__Data__
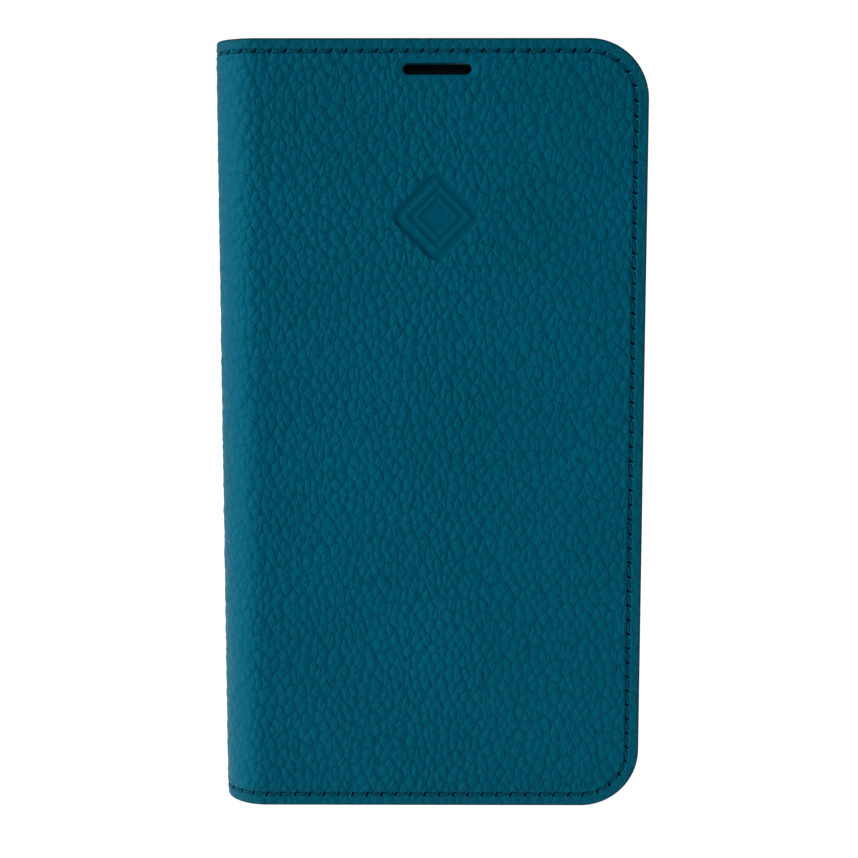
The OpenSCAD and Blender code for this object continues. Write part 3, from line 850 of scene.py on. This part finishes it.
slot_opening = Outline(from_x(SHELL_X), SLOT_Z, SLOT_L, SLOT_W, SLOT_W / 2)
camera_opening = Outline(from_x(CAMERA_X), CAMERA_Z, CAMERA_W, CAMERA_W, CAMERA_R)
around_it = ORNAMENT_SIZE / 2 + 0.8
front_skin = skin(
    "front_skin", FRONT, slot_opening,
    fine_u=[(from_x(SHELL_X) - around_it, from_x(SHELL_X) + around_it, FINE_STEP)],
    fine_z=[(ORNAMENT_Z - around_it, ORNAMENT_Z + around_it, FINE_STEP)],
)
back_skin = skin("back_skin", BACK, camera_opening)


def bends(piece):
    """Moves the piece's placement into its mesh."""
    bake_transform(piece)


for piece, side, node in (
    (front_skin, FRONT, "front_leather"), (back_skin, BACK, "back_leather"),
):
    bends(piece)
    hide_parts(node, "spine_leather")


# ---- Panels: linings, stiffeners and pockets ----

SOFT = 0.22                 # how far a pocket's edge is rounded
TRIM = 0.36                 # how far a lining stays inside the cover's edge
LINING_SOFT = 0.2
MOUTH_LINE, MOUTH_PRESS, MOUTH_LIFT = 1.5, 0.10, 0.05
POCKET_BOW = 0.16


def panel(name, side, outline, base, thick, looks, step=1.0, opening=None, relief=None, fine_u=(),
          u_min=None, soft=SOFT, shift=(0, 0)):
    """A sheet with rounded edges on a cover's inside. base(u) is the depth of its hidden face,
    relief(u, z) raises its seen face, and shift moves its grain. The last look is the edges'."""
    half_u, half_z = outline.half
    low_u, high_u = outline.u - half_u + soft, outline.u + half_u - soft
    low_z, high_z = outline.z - half_z + soft, outline.z + half_z - soft
    corner = max(outline.r) if np.ndim(outline.r) else outline.r
    ends = [(low_z, low_z + corner, step / 2), (high_z - corner, high_z, step / 2)]
    columns = spaced([low_u, high_u - corner, high_u], step, fine_u)
    rows = spaced([low_z, high_z], step, ends)
    u, z = (a.ravel() for a in np.meshgrid(columns, rows))
    quads = grid_faces(np.arange(len(u)).reshape(len(rows), len(columns)))
    # the grid stops a little short of each border, and its outer points then move onto it
    middle = u[quads].mean(1), z[quads].mean(1)
    kept = outline.distance(*middle) < -soft - 0.12
    if opening:
        kept &= opening.distance(*middle) > soft + 0.2
    faces = quads[kept].tolist()

    edges = []
    for loop in loops_of(faces):
        border = min([outline, opening or outline], key=lambda o: o.off(u[loop], z[loop]))
        inward = 1 if border is outline else -1
        u[loop], z[loop] = border.nearest(u[loop], z[loop], -inward * soft)
        edges.append((loop, border, inward))
    hidden_u, hidden_z = u.copy(), z.copy()
    for loop, border, inward in edges:
        hidden_u[loop], hidden_z[loop] = border.nearest(u[loop], z[loop], 0.0)

    shape = Shape()
    top = base(u) + thick + (relief(u, z) if relief else 0)
    shape.add(u, z, top)
    hidden = shape.add(hidden_u, hidden_z, base(u))
    shape.fill([f[::-1] for f in faces], 0)
    shape.fill(hidden[np.array(faces)].tolist(), 0)
    for loop, border, inward in edges:
        rings = [loop]
        for t in np.linspace(0, math.pi / 2, 5)[1:]:
            at = border.nearest(u[loop], z[loop], -inward * soft * (1 - math.sin(t)))
            rings.append(shape.add(*at, top[loop] - soft * (1 - math.cos(t))))
        rings.append(hidden[loop])
        for upper, lower in zip(rings, rings[1:]):
            quads = upper, lower, np.roll(lower, -1), np.roll(upper, -1)
            shape.fill(np.stack(quads, -1).tolist(), len(looks) - 1)
    if u_min is not None:
        shape.at["u"] = np.maximum(shape.at["u"], u_min)
    shape.drop_unused()
    u, z = shape.at["u"], shape.at["z"]
    flow = np.stack([u + shift[0], z + shift[1], 0 * u], -1)
    return shape.made(name, side, looks, {"flow": flow})


def depth_of(node):
    """A front CAD node's nearest depth behind the outer leather."""
    return corners(node)[0][1] + HALF_DEPTH


LINING_LOOK = lining_material()
POCKET_LOOK = fine_leather_material()
THREAD_LOOK = thread_material()
BOARD_LOOK = board_material()


def make_lining(name, side, opening, node):
    r = (0.5, CORNER_R - TRIM, CORNER_R - TRIM, 0.5)
    made = panel(
        name, side, Outline.between(-LINING_SOFT, U_FREE - TRIM, TRIM, HEIGHT - TRIM, r),
        lambda u: inside_depth(u) - LINING_T, LINING_T - 0.01, [LINING_LOOK], 1.1, opening,
        fine_u=[(0.0, U_ARC + 3.0, 0.45)], u_min=0.0, soft=LINING_SOFT, shift=(0, 40 * side),
    )
    bends(made)
    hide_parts(node, "spine_lining")


make_lining("front_microfibre", FRONT, slot_opening, "front_lining")
make_lining("back_microfibre", BACK, camera_opening, "back_lining")

STIFFENER_END = FLAT + SPINE_R * math.radians(43.5)
STIFFENER_TRIM = TRIM + 0.2
for name, side in (("stiffener_front_half", FRONT), ("stiffener_back_half", BACK)):
    made = panel(
        name, side,
        Outline.between(-LINING_SOFT, STIFFENER_END, STIFFENER_TRIM, HEIGHT - STIFFENER_TRIM, 0.4),
        lambda u: LEATHER_T + 0.02 + 0 * u, STIFFENER_T - 0.05, [BOARD_LOOK], 0.9,
        u_min=0.0, soft=0.15,
    )
    bends(made)
    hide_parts("spine_stiffener")


def creased_mouth(distance):
    """A pressed line beside a pocket's mouth, and the slightly full edge that it leaves."""
    line = np.exp(-(((distance - MOUTH_LINE) / 0.22) ** 2))
    edge = 1 - smoothstep(distance, 0.3, MOUTH_LINE)
    return -MOUTH_PRESS * line + MOUTH_LIFT * edge


def card_relief(node):
    """The relief of a card pocket: its creased mouth, which bows out a little in the middle."""
    low, high = corners(node)
    middle, half, mouth = from_x((low[0] + high[0]) / 2), (high[0] - low[0]) / 2, high[2]

    def relief(u, z):
        across = 1 - np.clip((u - middle) / half, -1, 1) ** 2
        return creased_mouth(mouth - z) + POCKET_BOW * np.exp(-(mouth - z) / 4.0) * across

    return relief


def pocket_panel(name, node, outline, step, **settings):
    """A pocket's sheet. It stands for its CAD node and lies at that node's depth."""
    depth = depth_of(node) + 0.01
    made = panel(name, FRONT, outline, lambda u: depth + 0 * u, POCKET_T - 0.02,
                 [POCKET_LOOK, EDGE_LOOK], step, **settings)
    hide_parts(node)
    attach(made, "front_cover")


CARD_POCKETS = ("card_pocket_upper", "card_pocket_middle", "card_pocket_lower")
bill_mouth = from_x(BILL_LOW[0])
pocket_panel(
    "bill_pocket_panel", "bill_pocket",
    Outline.between(bill_mouth, U_FREE - 0.25, 0.25, HEIGHT - 0.25, (0.6, 11.75, 11.75, 0.6)),
    0.9, opening=slot_opening, relief=lambda u, z: creased_mouth(u - bill_mouth),
    fine_u=[(bill_mouth, bill_mouth + 3, 0.2)],
)
for index, node in enumerate(CARD_POCKETS):
    low, high = corners(node)
    outline = Outline.between(from_x(low[0]), from_x(high[0]), low[2], high[2], 2.0)
    pocket_panel(node + "_panel", node, outline, 0.8, relief=card_relief(node),
                 shift=(17 * index + 120, 31 * index))


# ---- Stitching ----

SLANT = math.radians(8)
AROUND, ALONG = 12, 17      # points round a thread and rings along a stitch
TWIST = 1.5                 # mm of thread for one turn of its two strands
THREAD_SUNK = 0.33
INNER_SUNK = 0.02


def stitch_template():
    """One stitch: along, across and height in mm, of a twisted thread that dives at both ends."""
    t = np.linspace(-1, 1, ALONG)[:, None]
    a = np.linspace(0, 2 * math.pi, AROUND, endpoint=False)[None, :]
    along = t * (STITCH_L / 2 + 0.12)
    r = THREAD_W / 2 * (1 - 0.45 * np.abs(t) ** 6)
    r = r * (1 + 0.14 * np.cos(2 * (a - 2 * math.pi * along / TWIST)))
    height = -0.62 * np.abs(t) ** 5
    return (along + 0 * a).ravel(), (r * np.cos(a)).ravel(), (height + r * np.sin(a)).ravel()


def thread_piece(name, side, rows):
    """Stitches at (u, z, direction, depth, outward) each. outward is -1 where the thread stands
    out of the outer leather, and 1 where it stands into the case."""
    x, y, h = stitch_template()
    number = np.arange(len(x)).reshape(ALONG, AROUND)
    closed = np.append(number, number[:, :1], axis=1)
    quads = grid_faces(closed).tolist() + [number[0, ::-1].tolist(), number[-1].tolist()]
    shape = Shape("along", "across", "out")
    for index, (u, z, way, depth, outward) in enumerate(rows):
        way -= SLANT * outward
        points = shape.add(
            u + x * math.cos(way) - y * math.sin(way), z + x * math.sin(way) + y * math.cos(way),
            depth + outward * h, along=x + 5.3 * index, across=y, out=h,
        )
        order = 1 if outward < 0 else -1
        shape.fill([points[q].tolist()[::order] for q in quads], 0)
    flow = np.stack([shape.at[key] for key in ("along", "across", "out")], -1)
    made = shape.made(name, side, [THREAD_LOOK], {"flow": flow})
    return made


def seam_rows(side):
    """The outer stitches of a cover, and the same ones where they show on its inside. The front
    has none across the note pocket's mouth."""
    rows = []
    for i in range(STITCHES):
        u, z, way = seam((i + 0.5) * STEP)
        rows.append((u, z, way, THREAD_SUNK, -1))
        inside = float(inside_depth(u))
        if side == FRONT and u > bill_mouth + 1.6:
            inside += POCKET_T
        elif side == FRONT and u > bill_mouth - 1.4:
            continue
        rows.append((u, z, way, inside - INNER_SUNK, 1))
    return rows


for name, side, node in (
    ("front_stitching", FRONT, "front_thread"), ("back_stitching", BACK, "back_thread"),
):
    made = thread_piece(name, side, seam_rows(side))
    bends(made)
    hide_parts(node, "spine_thread")


def straight_rows(u0, z0, way, length, depth):
    count = int(length / PITCH)
    at = (np.arange(count) + 0.5) * length / count
    return [(u0 + a * math.cos(way), z0 + a * math.sin(way), way, depth, 1) for a in at]


def pocket_rows():
    """The stitches up both sides of the card pockets and along their bottom. Each pocket's sides
    are sewn from the mouth below up to its own, through one layer less than the last."""
    low, high = corners("card_pocket_lower")
    mouths = [corners(node)[1][2] for node in reversed(CARD_POCKETS)]
    inset = 1.5
    bottom = low[2] + inset
    rows = []
    for x in (low[0] + inset, high[0] - inset):
        for layer, (z0, z1) in enumerate(zip([bottom + 1, *mouths], mouths)):
            depth = COVER_T + (4 - layer) * POCKET_T
            rows += straight_rows(from_x(x), z0, math.pi / 2, z1 - z0, depth)
    width = high[0] - low[0] - 2 * inset
    start = from_x(low[0] + inset) + 1
    return rows + straight_rows(start, bottom, 0.0, width - 2, COVER_T + 4 * POCKET_T)


pocket_stitching = thread_piece("pocket_stitching", FRONT, pocket_rows())
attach(pocket_stitching, "front_cover")
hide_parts("pocket_thread")


# ---- Camera, light and floor ----

SENSOR_MM = 36.0
FOCAL_PX, IMAGE_PX = 1582.0, 858.0
CAMERA_AT = (0.00161, -0.3285, 0.11875)
CAMERA_DOWN, CAMERA_TURN = 7.05, 0.33       # degrees
SKY_LIGHT, SKY_SEEN = rgb(0.22, 0.23, 0.25), rgb(1.05, 1.05, 1.05)
FLOOR_HALF = 6.0 / MM


def staged(name, data, location=(0, 0, 0), faces=None):
    """A camera or light in the scene. It shines from the direction faces."""
    made = bpy.data.objects.new(name, data)
    made.location = location
    if faces is not None:
        made.rotation_euler = Vector(faces).to_track_quat("Z", "Y").to_euler()
    bpy.context.scene.collection.objects.link(made)
    return made


def camera():
    data = bpy.data.cameras.new("camera")
    data.sensor_width = SENSOR_MM
    data.lens = FOCAL_PX / IMAGE_PX * SENSOR_MM
    data.clip_start, data.clip_end = 0.01, 20.0
    made = staged("camera", data, CAMERA_AT)
    made.rotation_euler = (math.radians(90 - CAMERA_DOWN), 0.0, math.radians(CAMERA_TURN))
    bpy.context.scene.camera = made


def sun(name, towards, strength, spread, colour=(1, 1, 1)):
    """A soft distant light that shines from the direction towards. spread is in degrees."""
    data = bpy.data.lights.new(name, "SUN")
    data.energy, data.angle, data.color = strength, math.radians(spread), colour
    staged(name, data, faces=towards)


def lamp(name, location, target, power, size):
    """A small soft light close by, which lights the nearer side a little more."""
    data = bpy.data.lights.new(name, "AREA")
    data.energy, data.size = power, size
    made = staged(name, data, location, faces=Vector(location) - Vector(target))
    made.visible_camera = False


def floor():
    """A pale floor that is white to the eye."""
    low, high = -FLOOR_HALF, FLOOR_HALF
    points = np.array([(low, low, 0), (high, low, 0), (high, high, 0), (low, high, 0)])
    look = Look("pale_floor", rgb(0.14, 0.14, 0.14), 0.8, 0.0,
                emission_color=rgb(1, 1, 1), emission_strength=0.98)
    mesh_object("floor", points, [[0, 1, 2, 3]], [look.material])


def world():
    """White to the eye and dim to the light, so that the studio lights shape the leather."""
    made = bpy.data.worlds.new("studio")
    made.use_nodes = True
    g = Graph(made.node_tree)
    seen = g.node("ShaderNodeLightPath", {}, out=0)
    shade = g.mix(seen, SKY_LIGHT, SKY_SEEN)
    made.node_tree.links.new(shade, made.node_tree.nodes["Background"].inputs["Color"])
    bpy.context.scene.world = made


camera()
world()
floor()
sun("key", (-1.0, -0.55, 0.60), 2.55, 12)
lamp("near", (-0.25, -0.15, 0.03), (0.0, -0.01, 0.078), 0.29, 0.16)
lamp("low", (0.0, -0.14, 0.02), (0.0, -0.01, 0.02), 0.026, 0.10)
sun("left", (-1.0, 0.05, 0.35), 0.9, 40, (0.68, 0.97, 1.0))
sun("right", (1.0, 0.15, 0.45), 1.2, 40)
sun("back", (0.20, 1.0, 0.9), 1.2, 40)
bpy.context.scene.view_settings.view_transform = "Standard"


# ---- Materials of the CAD pieces that stay ----

def dress(look, *nodes):
    for name in nodes:
        node = frame["nodes"][name]
        for slot in node.material_slots:
            slot.material = look
        if not node.material_slots:
            node.data.materials.append(look)


dress(BOARD_LOOK, "front_board", "back_board")
dress(steel_material(), "front_magnets", "back_keepers")
dress(tape_material(), "shell_adhesive")
dress(shell_material(), "phone_shell", "volume_up_button", "volume_down_button", "side_button")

__What is being asked__
Begin with the line containing "hide_parts(node)", end with the line containing "return (along +", and transcribe exactly every line in that span, with nothing added.

__Solution to the problem__
    hide_parts(node)
    attach(made, "front_cover")


CARD_POCKETS = ("card_pocket_upper", "card_pocket_middle", "card_pocket_lower")
bill_mouth = from_x(BILL_LOW[0])
pocket_panel(
    "bill_pocket_panel", "bill_pocket",
    Outline.between(bill_mouth, U_FREE - 0.25, 0.25, HEIGHT - 0.25, (0.6, 11.75, 11.75, 0.6)),
    0.9, opening=slot_opening, relief=lambda u, z: creased_mouth(u - bill_mouth),
    fine_u=[(bill_mouth, bill_mouth + 3, 0.2)],
)
for index, node in enumerate(CARD_POCKETS):
    low, high = corners(node)
    outline = Outline.between(from_x(low[0]), from_x(high[0]), low[2], high[2], 2.0)
    pocket_panel(node + "_panel", node, outline, 0.8, relief=card_relief(node),
                 shift=(17 * index + 120, 31 * index))


# ---- Stitching ----

SLANT = math.radians(8)
AROUND, ALONG = 12, 17      # points round a thread and rings along a stitch
TWIST = 1.5                 # mm of thread for one turn of its two strands
THREAD_SUNK = 0.33
INNER_SUNK = 0.02


def stitch_template():
    """One stitch: along, across and height in mm, of a twisted thread that dives at both ends."""
    t = np.linspace(-1, 1, ALONG)[:, None]
    a = np.linspace(0, 2 * math.pi, AROUND, endpoint=False)[None, :]
    along = t * (STITCH_L / 2 + 0.12)
    r = THREAD_W / 2 * (1 - 0.45 * np.abs(t) ** 6)
    r = r * (1 + 0.14 * np.cos(2 * (a - 2 * math.pi * along / TWIST)))
    height = -0.62 * np.abs(t) ** 5
    return (along + 0 * a).ravel(), (r * np.cos(a)).ravel(), (height + r * np.sin(a)).ravel()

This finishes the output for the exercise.